News & AnalysisScotland

Scottish Hospitals Inquiry: Drive private profit out of the NHS

Jimmy Haddow

The Scottish Hospitals Inquiry was established in August 2020 (costing to date £31 million) to investigate serious patient safety concerns following infections and at least six deaths at the Queen Elizabeth University Hospital (QEUH) campus in Glasgow, including a 10-year-old child, a young adult of 23 and a 73 year old pensioner.

The inquiry is examining the design, construction, and maintenance of the Glasgow site and the Royal Hospital for Children and Young People in Edinburgh (RHCYP).

A series of bacterial infections, particularly affecting immunocompromised children in Edinburgh and Glasgow, raised questions about the safety of the hospital’s water and ventilation systems.

Investigations focused on whether the building environment at both the QEUH and the delayed Edinburgh hospital contributed to patient harm. Reports of pigeon droppings near ventilation intakes, water contamination, and issues with air pressure prompted investigation into whether the hospitals were fit for purpose.

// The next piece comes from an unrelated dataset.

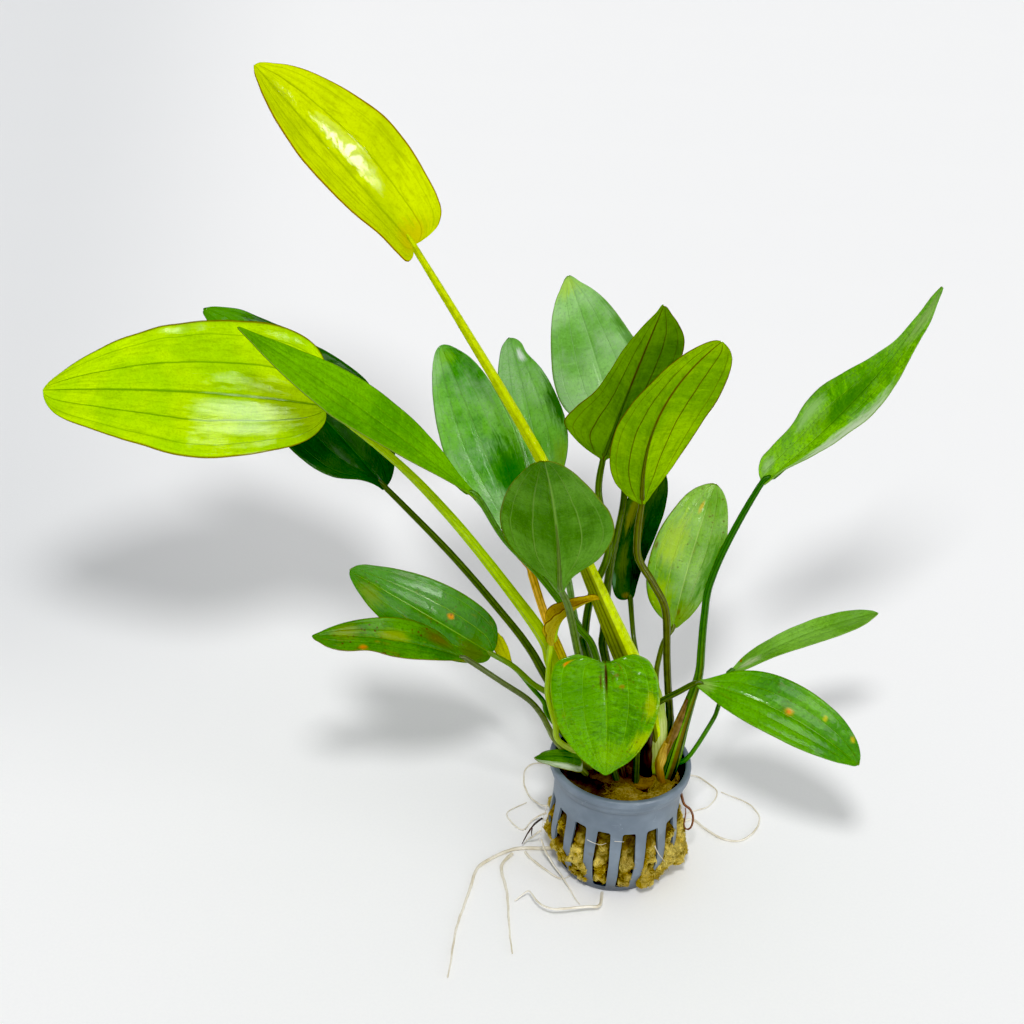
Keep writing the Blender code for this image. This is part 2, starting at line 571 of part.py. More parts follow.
def make_leaf(name, leaf):
    make_blade("leaf_" + name, leaf, LEAF_COLORS.get(name, GREEN))
    if "foot" not in leaf:
        return
    x, y, width = leaf["foot"]
    points = [(x, y, FEET, width), *leaf["stalk"]]
    end = Vector(leaf.get("joint", leaf["base"]))
    end -= (end - Vector(points[-1][:3])).normalized() * STALK_GAP
    points.append((*end, 1.4))
    make_stalk("stalk_" + name, points, STALK_COLORS.get(name, GREEN), leaf.get("flat", 1.0))


# Roots

def make_root(name, diameter, points):
    curve = bpy.data.curves.new("root_" + name, "CURVE")
    curve.dimensions = "3D"
    curve.bevel_depth = diameter / 2 * MM
    curve.bevel_resolution = 1
    curve.use_fill_caps = True
    length = sum((Vector(b) - Vector(a)).length for a, b in zip(points, points[1:]))
    stations = even_points(points, max(6, round(length / 7)))
    spline = curve.splines.new("POLY")
    spline.points.add(len(stations) - 1)
    lowest = diameter / 2 + ROOT_FLOOR
    for i, (point, (x, y, z)) in enumerate(zip(spline.points, stations)):
        point.co = (x * MM, y * MM, max(z, lowest) * MM, 1.0)
        point.radius = 1.0 - 0.55 * i / (len(stations) - 1)
    color = ROOT_COLORS.get(name, (0.72, 0.66, 0.5))
    curve.materials.append(make_material("root_" + name + " skin", color, 0.5))
    thing = bpy.data.objects.new("root_" + name, curve)
    bpy.context.scene.collection.objects.link(thing)


def main():
    clear_scene()
    make_pot()
    make_medium()
    make_crown()
    for name, leaf in LEAVES.items():
        make_leaf(name, leaf)
    make_stalk("dead_stalk", DEAD_STALK, (0.4, 0.2, 0.02), flat=0.7)
    for name, (diameter, points) in ROOTS.items():
        make_root(name, diameter, points)


main()
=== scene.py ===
# Looks of the potted echinodorus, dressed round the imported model.
# Places and sizes are written in millimetres and become metres when a piece is finished.
import random
from math import acos, atan2, cos, exp, hypot, pi, radians, sin

import bmesh
import bpy
from mathutils import Matrix, Vector, noise


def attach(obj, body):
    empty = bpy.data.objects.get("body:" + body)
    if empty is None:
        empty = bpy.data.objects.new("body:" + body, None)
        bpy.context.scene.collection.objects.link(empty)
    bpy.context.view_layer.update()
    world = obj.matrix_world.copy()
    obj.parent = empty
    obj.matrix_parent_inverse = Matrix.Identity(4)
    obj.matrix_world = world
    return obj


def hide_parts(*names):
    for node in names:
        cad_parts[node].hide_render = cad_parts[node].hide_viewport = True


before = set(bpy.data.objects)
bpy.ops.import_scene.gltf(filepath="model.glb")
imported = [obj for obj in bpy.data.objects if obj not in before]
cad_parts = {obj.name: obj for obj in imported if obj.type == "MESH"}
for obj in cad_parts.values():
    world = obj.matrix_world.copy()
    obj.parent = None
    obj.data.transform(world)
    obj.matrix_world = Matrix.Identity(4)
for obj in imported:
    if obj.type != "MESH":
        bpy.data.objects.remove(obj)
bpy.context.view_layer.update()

print("frame loaded with", len(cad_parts), "solids")

metre = 0.001            # one millimetre in metres
scene = bpy.context.scene


# Small helpers

def paint(red, green, blue):
    # a screen colour as the linear colour that the shader wants
    def linear(value):
        value /= 255
        return value / 12.92 if value <= 0.04045 else ((value + 0.055) / 1.055) ** 2.4
    return (linear(red), linear(green), linear(blue), 1.0)


def between(low, high, value):
    # 0 below low, 1 above high, smooth in the middle
    share = min(max((value - low) / (high - low), 0.0), 1.0)
    return share * share * (3 - 2 * share)


def wobble(*place):
    return noise.noise(Vector(place))


def smoothPoints(points, perSpan):
    # a Catmull-Rom curve through the points; widths and other values are smoothed too
    before = [2 * a - b for a, b in zip(points[0], points[1])]
    after = [2 * a - b for a, b in zip(points[-1], points[-2])]
    line = [before, *points, after]
    curve = []
    for i in range(1, len(line) - 2):
        for step in range(perSpan):
            t = step / perSpan
            curve.append([
                0.5 * (2 * b + (c - a) * t + (2 * a - 5 * b + 4 * c - d) * t ** 2
                       + (3 * b - a - 3 * c + d) * t ** 3)
                for a, b, c, d in zip(*line[i - 1:i + 3])
            ])
    curve.append(list(points[-1]))
    return curve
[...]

The inquiry was examining how the delayed opening of the Edinburgh facility impacted patient safety, as well as the overall management of construction projects by NHS Greater Glasgow and Clyde and NHS Lothian.

Both hospitals were plagued with building problems and accusations of pushing for the opening of for political expedience by the SNP Scottish government.

The Inquiry was established in September 2019 because of a catalogue of complaints from families of patients who had become ill or died through infections while in hospital and from medical whistleblowers who had raised complaints and were bullied by NHS management.

Part of the evidence from the families was that they were lied to, demeaned and smeared when they challenged the management of the hospitals about water contamination in the hospitals that caused infections to patients with blood disorders and cancer.

It was only in January 2026 that the Health Boards of both hospitals admitted to the Inquiry that it was the water system that caused the infections of some cancer patients.

The Inquiry was told in March 2024 that NHS Lothian accepted the handover of the RHCYP unfinished to stop the private consortium – IHSL Group – behind the deal going bust just months before the facility was due to open in July 2019.

If IHSL went bust then NHS Lothian faced paying out at least £150 million to get the project finished.
The financing of the building of both hospitals seems to be a complicated formulation of public money, including the Non-Profit Distributing public private partnership (NPD).

All are a drain on public financial resources. For example, NHS Lothian have around a dozen PFI/PPP/NPD funded projects and the associated costs of servicing and maintaining contracts was sucking over £100 million a year from NHS Lothian’s revenue budget. That is enough to pay the salaries for up to 3000 extra nurses, doctors and other staff in the Lothian NHS.

The public inquiry into the hospitals scandal should not be run by the establishment. A genuine inquiry should be organised by the trade unions in the NHS, with patient and family representatives and the working class movement as a whole.

Socialist Party Scotland fights for a socialist NHS. We say end the profit making con of PFI/PPP/NPD schemes and nationalise all the big private companies and banks without compensation involved in the NHS. Place the pharmaceutical industry under workers’ control and management and plan for a socialist NHS.